Written problem ▸ The records below hold a stretch from the line with "for corner in" through the line with "obj.matrix_world = Matrix.Identity(4)"; return exactly those lines, ends included, and nothing more.

Data for this exercise ▸
============================================================
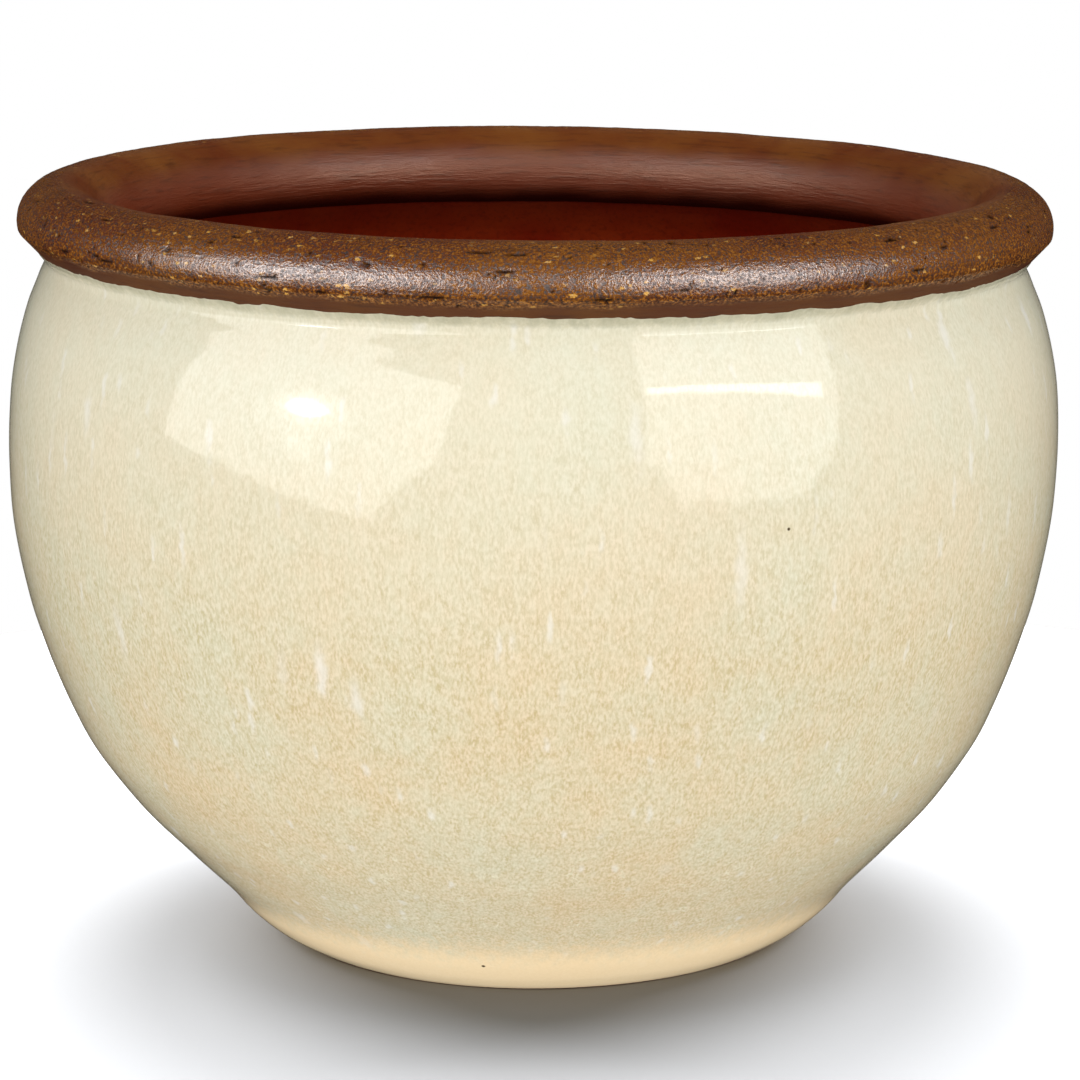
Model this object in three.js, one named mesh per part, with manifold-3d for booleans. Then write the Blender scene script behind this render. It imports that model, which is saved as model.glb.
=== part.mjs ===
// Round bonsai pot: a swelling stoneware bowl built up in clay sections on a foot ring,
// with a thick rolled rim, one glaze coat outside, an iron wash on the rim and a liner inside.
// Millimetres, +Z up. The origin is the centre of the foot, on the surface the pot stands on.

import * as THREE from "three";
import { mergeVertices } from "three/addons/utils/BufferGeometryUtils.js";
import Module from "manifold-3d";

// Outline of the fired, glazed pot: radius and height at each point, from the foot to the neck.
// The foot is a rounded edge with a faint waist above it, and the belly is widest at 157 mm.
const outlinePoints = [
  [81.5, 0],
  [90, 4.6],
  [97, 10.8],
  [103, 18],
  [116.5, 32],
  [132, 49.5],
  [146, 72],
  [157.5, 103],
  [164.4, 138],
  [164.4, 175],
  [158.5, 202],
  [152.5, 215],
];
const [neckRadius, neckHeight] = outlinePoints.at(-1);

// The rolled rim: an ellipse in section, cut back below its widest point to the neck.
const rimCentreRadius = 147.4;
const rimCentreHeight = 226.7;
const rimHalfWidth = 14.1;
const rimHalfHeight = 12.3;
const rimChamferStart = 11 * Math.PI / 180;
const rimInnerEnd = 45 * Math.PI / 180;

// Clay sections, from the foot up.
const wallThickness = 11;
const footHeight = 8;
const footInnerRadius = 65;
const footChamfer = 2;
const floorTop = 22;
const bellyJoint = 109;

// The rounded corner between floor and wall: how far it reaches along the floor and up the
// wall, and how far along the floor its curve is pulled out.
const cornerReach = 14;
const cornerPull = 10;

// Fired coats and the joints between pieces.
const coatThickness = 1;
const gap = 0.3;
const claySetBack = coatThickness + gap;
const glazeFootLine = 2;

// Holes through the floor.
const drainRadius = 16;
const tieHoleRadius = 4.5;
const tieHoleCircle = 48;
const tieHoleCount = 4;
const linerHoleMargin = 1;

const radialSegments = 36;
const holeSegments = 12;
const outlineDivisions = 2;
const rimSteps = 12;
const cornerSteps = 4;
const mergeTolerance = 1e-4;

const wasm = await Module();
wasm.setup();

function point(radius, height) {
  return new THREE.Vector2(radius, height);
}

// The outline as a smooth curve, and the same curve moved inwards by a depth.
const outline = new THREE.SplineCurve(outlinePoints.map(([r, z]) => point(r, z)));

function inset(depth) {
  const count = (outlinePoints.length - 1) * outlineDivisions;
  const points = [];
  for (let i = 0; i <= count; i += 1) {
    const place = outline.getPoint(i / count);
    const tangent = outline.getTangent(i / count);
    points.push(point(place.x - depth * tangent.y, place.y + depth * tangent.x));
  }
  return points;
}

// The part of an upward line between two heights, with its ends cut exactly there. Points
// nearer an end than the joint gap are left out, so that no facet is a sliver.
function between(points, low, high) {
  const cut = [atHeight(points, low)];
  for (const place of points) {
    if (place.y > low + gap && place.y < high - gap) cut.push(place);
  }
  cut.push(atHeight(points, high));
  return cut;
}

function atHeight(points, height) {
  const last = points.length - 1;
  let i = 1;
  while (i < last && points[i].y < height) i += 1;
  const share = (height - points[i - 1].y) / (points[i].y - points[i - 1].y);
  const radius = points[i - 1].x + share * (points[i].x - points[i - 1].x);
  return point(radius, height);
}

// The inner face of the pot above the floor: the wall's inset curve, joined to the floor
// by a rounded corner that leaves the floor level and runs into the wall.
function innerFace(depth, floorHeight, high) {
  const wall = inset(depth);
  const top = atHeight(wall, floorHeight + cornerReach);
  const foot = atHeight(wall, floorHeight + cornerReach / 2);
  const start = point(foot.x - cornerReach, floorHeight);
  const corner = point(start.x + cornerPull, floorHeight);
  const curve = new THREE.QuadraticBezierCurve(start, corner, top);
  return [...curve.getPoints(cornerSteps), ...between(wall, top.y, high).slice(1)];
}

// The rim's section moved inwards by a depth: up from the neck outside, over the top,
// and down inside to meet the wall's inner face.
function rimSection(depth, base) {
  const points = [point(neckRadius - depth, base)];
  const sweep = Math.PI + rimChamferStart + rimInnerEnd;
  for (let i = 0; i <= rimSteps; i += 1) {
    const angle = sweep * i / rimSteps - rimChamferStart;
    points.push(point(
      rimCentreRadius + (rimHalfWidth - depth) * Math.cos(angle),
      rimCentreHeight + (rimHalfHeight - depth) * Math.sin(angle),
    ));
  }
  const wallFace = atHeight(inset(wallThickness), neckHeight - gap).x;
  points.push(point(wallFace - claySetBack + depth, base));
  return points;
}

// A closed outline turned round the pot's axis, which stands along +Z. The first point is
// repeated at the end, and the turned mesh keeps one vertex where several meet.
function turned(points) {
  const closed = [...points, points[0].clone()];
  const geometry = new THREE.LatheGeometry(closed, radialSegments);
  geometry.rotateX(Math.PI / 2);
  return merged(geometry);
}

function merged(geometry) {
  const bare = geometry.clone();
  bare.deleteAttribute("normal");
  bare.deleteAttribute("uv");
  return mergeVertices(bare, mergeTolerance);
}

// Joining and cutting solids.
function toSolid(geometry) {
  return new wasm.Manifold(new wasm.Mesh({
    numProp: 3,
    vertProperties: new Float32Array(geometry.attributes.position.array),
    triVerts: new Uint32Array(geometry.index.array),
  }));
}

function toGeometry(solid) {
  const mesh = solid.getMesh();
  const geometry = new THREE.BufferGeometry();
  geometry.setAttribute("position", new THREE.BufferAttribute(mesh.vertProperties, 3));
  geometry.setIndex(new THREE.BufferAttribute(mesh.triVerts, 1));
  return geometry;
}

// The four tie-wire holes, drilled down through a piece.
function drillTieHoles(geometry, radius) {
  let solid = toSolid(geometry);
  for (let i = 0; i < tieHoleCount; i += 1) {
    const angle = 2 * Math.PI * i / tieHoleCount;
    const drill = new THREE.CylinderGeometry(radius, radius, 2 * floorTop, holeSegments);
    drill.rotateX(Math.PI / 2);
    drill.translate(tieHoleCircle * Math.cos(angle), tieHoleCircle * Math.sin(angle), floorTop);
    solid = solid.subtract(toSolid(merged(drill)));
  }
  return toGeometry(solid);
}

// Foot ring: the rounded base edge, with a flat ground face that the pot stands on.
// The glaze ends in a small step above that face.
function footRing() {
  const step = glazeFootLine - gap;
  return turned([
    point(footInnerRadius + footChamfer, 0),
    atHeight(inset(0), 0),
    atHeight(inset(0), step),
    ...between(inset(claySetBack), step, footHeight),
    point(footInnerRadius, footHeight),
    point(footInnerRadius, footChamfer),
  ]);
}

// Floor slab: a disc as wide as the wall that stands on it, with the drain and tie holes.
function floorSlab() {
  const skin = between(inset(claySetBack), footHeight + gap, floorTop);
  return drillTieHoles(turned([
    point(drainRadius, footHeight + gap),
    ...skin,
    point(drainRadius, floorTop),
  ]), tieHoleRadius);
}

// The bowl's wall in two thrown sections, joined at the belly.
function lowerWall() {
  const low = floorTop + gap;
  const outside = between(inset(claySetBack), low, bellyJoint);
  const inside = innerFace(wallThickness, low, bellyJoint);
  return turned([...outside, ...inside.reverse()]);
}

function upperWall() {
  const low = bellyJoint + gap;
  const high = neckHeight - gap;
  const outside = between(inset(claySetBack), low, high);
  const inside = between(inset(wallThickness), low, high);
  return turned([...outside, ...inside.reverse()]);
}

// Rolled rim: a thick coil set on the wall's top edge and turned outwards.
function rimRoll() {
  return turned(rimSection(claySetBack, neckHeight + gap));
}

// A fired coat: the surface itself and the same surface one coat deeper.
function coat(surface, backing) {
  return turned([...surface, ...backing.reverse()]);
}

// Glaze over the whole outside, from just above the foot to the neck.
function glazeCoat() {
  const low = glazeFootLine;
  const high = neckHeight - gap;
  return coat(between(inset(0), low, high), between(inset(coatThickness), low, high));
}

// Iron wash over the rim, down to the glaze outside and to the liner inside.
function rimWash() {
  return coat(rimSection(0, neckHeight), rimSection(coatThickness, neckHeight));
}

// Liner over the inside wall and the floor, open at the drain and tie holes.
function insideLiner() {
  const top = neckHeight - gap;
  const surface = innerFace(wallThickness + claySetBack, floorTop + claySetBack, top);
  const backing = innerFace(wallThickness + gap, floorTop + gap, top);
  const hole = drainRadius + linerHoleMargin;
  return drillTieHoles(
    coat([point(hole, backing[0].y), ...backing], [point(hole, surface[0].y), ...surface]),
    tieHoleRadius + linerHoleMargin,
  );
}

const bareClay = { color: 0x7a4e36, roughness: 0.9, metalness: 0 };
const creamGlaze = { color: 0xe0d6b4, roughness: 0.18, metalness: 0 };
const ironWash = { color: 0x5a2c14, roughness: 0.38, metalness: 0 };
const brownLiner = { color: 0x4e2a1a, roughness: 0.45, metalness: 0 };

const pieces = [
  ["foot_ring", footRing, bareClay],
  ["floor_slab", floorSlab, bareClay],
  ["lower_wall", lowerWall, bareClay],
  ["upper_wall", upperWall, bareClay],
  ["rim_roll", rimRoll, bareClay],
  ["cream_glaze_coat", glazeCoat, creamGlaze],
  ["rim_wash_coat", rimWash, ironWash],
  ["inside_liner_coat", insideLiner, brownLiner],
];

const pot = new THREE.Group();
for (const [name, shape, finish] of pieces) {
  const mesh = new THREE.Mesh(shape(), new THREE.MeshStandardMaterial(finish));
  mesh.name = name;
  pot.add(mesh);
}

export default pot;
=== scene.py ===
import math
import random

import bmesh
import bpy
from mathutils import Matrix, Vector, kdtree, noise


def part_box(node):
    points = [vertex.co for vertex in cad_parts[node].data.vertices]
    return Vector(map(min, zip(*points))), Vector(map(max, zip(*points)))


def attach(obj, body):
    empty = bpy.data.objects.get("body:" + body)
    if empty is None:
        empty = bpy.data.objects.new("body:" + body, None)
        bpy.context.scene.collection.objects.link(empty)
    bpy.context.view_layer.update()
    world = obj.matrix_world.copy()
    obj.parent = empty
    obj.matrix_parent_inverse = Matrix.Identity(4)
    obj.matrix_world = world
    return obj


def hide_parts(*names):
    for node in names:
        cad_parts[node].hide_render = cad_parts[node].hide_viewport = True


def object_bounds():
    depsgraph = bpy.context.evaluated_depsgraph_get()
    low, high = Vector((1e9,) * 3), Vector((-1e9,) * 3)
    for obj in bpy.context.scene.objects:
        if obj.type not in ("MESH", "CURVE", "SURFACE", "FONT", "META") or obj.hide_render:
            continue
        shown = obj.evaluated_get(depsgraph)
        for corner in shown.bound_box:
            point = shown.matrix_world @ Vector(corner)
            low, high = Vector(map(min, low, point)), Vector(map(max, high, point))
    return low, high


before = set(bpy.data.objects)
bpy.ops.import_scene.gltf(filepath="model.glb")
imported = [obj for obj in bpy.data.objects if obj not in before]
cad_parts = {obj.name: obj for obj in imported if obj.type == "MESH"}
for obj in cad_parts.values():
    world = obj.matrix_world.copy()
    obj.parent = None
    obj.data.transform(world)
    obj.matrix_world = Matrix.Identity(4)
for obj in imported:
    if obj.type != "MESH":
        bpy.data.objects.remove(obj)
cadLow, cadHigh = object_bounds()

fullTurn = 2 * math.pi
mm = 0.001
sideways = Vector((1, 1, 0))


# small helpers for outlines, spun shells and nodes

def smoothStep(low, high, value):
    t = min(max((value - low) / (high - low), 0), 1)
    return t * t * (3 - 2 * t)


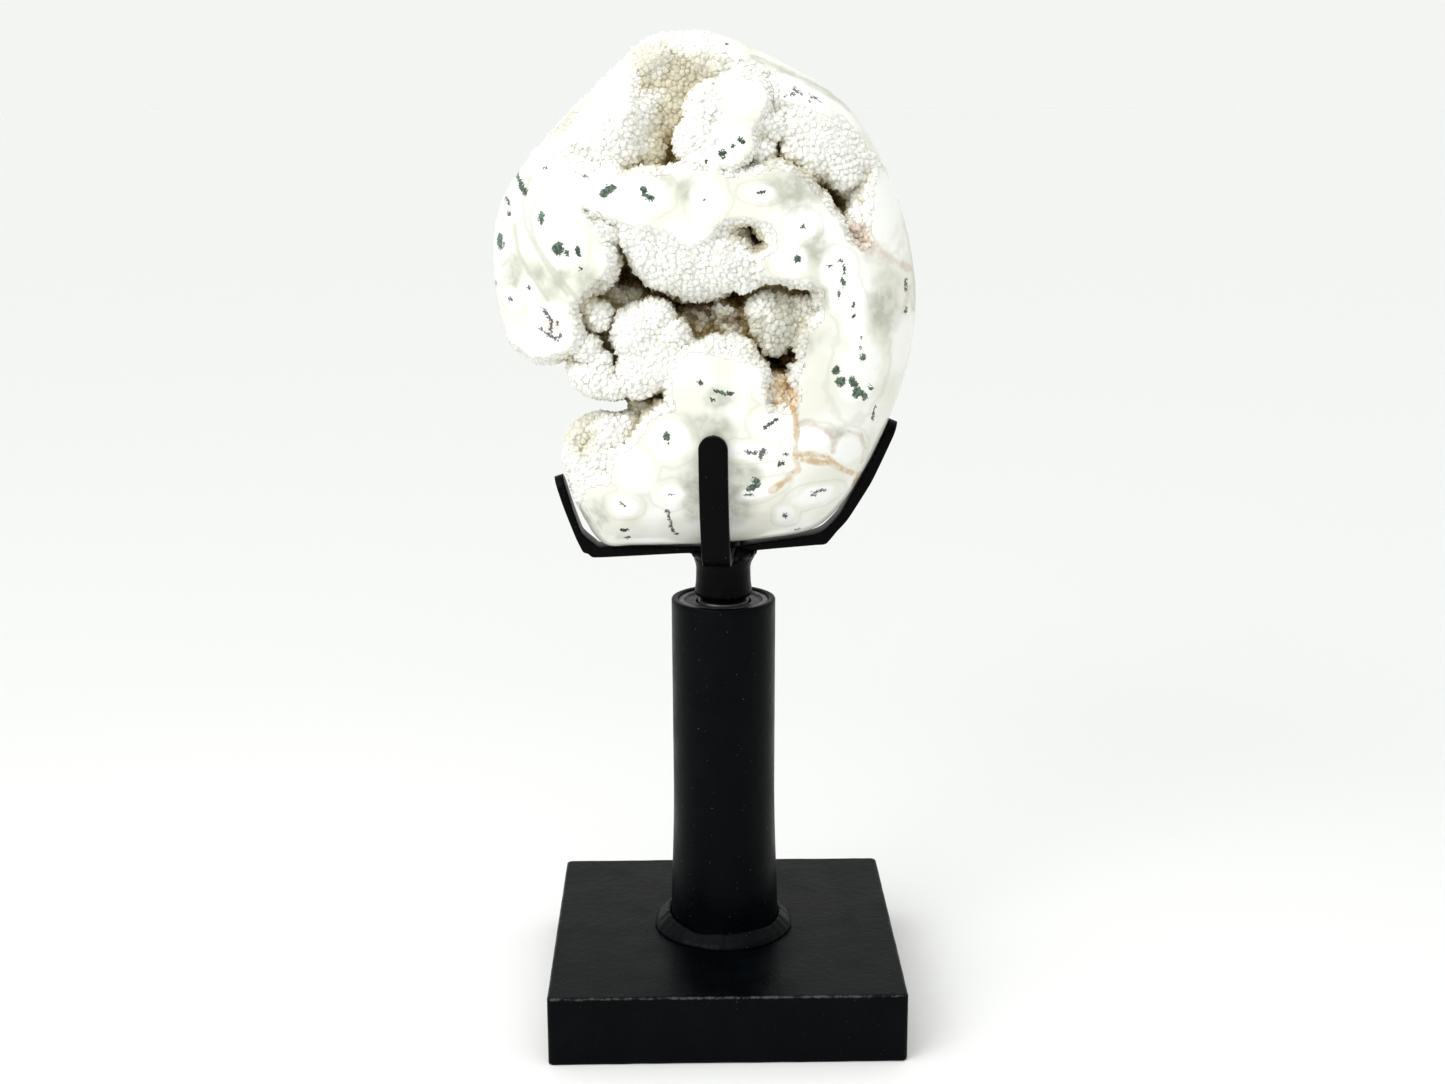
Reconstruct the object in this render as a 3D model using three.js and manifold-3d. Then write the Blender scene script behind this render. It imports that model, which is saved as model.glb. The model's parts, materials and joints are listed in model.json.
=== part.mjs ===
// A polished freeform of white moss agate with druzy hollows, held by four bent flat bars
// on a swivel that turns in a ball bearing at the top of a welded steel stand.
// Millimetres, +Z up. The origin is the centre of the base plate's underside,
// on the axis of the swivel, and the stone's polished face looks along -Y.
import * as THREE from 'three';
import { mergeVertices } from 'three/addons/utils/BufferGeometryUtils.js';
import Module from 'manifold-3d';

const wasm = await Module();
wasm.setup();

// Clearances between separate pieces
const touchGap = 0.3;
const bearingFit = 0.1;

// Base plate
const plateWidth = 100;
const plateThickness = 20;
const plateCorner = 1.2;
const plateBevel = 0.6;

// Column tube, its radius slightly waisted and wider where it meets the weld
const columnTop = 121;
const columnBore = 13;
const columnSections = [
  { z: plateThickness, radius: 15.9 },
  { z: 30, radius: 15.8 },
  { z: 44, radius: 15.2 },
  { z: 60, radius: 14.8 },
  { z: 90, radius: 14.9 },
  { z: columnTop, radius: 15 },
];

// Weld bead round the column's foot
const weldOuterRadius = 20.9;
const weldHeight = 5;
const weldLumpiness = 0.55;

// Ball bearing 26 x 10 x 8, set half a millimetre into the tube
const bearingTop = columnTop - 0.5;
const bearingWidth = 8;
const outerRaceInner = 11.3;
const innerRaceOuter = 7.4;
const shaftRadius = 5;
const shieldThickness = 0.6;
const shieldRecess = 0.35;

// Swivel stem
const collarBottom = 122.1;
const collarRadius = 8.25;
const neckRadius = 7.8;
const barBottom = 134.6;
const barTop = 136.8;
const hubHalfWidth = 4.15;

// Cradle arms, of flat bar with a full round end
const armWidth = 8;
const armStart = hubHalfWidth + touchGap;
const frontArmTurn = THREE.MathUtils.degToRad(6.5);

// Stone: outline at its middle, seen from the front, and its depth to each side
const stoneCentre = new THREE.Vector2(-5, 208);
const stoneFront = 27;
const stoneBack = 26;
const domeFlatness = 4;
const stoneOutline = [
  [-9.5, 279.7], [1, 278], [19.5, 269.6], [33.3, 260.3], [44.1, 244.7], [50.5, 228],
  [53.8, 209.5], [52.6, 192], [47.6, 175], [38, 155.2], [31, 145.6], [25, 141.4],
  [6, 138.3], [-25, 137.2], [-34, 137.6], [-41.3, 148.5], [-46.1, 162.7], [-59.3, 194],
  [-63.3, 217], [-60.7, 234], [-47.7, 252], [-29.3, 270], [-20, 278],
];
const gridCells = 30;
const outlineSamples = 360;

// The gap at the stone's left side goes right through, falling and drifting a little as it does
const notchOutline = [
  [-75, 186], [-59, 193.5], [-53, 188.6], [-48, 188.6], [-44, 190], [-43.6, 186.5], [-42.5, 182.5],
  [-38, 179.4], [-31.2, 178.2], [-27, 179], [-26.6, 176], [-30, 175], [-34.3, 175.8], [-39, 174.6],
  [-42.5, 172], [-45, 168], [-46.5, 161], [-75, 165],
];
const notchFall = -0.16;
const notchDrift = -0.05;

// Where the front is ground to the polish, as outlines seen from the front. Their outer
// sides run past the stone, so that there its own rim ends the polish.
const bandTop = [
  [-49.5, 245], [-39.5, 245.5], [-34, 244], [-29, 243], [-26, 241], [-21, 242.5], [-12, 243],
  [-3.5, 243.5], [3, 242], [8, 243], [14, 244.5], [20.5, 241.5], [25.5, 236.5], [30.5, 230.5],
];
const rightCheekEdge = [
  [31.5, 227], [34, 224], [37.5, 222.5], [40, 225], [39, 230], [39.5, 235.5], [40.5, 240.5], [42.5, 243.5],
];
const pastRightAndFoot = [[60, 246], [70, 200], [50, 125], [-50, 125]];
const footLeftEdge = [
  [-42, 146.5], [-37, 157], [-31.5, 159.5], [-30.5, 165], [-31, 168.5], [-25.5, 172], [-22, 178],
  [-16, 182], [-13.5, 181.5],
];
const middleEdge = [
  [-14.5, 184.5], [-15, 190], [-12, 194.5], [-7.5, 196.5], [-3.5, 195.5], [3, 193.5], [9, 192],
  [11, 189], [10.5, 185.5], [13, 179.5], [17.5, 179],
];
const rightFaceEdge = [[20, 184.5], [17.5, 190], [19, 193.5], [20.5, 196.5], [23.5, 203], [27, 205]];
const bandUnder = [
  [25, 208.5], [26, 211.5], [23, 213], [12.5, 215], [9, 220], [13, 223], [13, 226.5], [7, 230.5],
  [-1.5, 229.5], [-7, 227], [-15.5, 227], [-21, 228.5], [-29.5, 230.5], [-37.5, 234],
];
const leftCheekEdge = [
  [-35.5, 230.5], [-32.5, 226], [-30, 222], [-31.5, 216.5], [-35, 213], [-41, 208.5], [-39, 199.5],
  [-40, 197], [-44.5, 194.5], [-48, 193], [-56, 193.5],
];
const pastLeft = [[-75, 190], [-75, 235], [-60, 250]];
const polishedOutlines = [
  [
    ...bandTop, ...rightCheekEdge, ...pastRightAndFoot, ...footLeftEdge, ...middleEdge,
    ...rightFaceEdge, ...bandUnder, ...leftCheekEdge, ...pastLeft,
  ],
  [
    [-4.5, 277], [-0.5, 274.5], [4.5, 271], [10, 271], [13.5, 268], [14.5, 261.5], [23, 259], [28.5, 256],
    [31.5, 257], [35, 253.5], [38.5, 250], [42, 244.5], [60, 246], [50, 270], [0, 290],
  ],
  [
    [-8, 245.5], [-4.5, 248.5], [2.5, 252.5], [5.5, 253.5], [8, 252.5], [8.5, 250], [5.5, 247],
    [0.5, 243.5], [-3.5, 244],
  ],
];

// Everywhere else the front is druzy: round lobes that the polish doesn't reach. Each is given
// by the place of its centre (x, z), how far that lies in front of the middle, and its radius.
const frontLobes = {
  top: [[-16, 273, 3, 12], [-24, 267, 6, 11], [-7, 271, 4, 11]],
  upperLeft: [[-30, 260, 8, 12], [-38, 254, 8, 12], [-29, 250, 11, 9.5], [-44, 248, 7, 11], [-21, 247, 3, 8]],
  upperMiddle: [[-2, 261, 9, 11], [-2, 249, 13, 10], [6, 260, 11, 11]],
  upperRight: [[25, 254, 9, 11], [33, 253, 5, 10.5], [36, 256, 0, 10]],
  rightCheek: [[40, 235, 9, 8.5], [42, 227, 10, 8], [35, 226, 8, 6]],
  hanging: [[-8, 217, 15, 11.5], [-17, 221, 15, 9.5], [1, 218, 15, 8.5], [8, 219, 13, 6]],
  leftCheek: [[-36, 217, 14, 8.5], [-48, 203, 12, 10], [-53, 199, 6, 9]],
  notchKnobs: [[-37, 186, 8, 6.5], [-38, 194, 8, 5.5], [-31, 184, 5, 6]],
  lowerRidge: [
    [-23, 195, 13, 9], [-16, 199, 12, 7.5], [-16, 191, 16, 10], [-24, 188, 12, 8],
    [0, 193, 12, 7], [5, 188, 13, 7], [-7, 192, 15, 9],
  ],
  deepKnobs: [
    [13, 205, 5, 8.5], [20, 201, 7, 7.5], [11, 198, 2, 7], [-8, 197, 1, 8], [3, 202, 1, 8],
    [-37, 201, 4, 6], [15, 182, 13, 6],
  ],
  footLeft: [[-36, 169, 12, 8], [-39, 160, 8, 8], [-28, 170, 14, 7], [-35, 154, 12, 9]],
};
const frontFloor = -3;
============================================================
Task solution ▸
        for corner in shown.bound_box:
            point = shown.matrix_world @ Vector(corner)
            low, high = Vector(map(min, low, point)), Vector(map(max, high, point))
    return low, high


before = set(bpy.data.objects)
bpy.ops.import_scene.gltf(filepath="model.glb")
imported = [obj for obj in bpy.data.objects if obj not in before]
cad_parts = {obj.name: obj for obj in imported if obj.type == "MESH"}
for obj in cad_parts.values():
    world = obj.matrix_world.copy()
    obj.parent = None
    obj.data.transform(world)
    obj.matrix_world = Matrix.Identity(4)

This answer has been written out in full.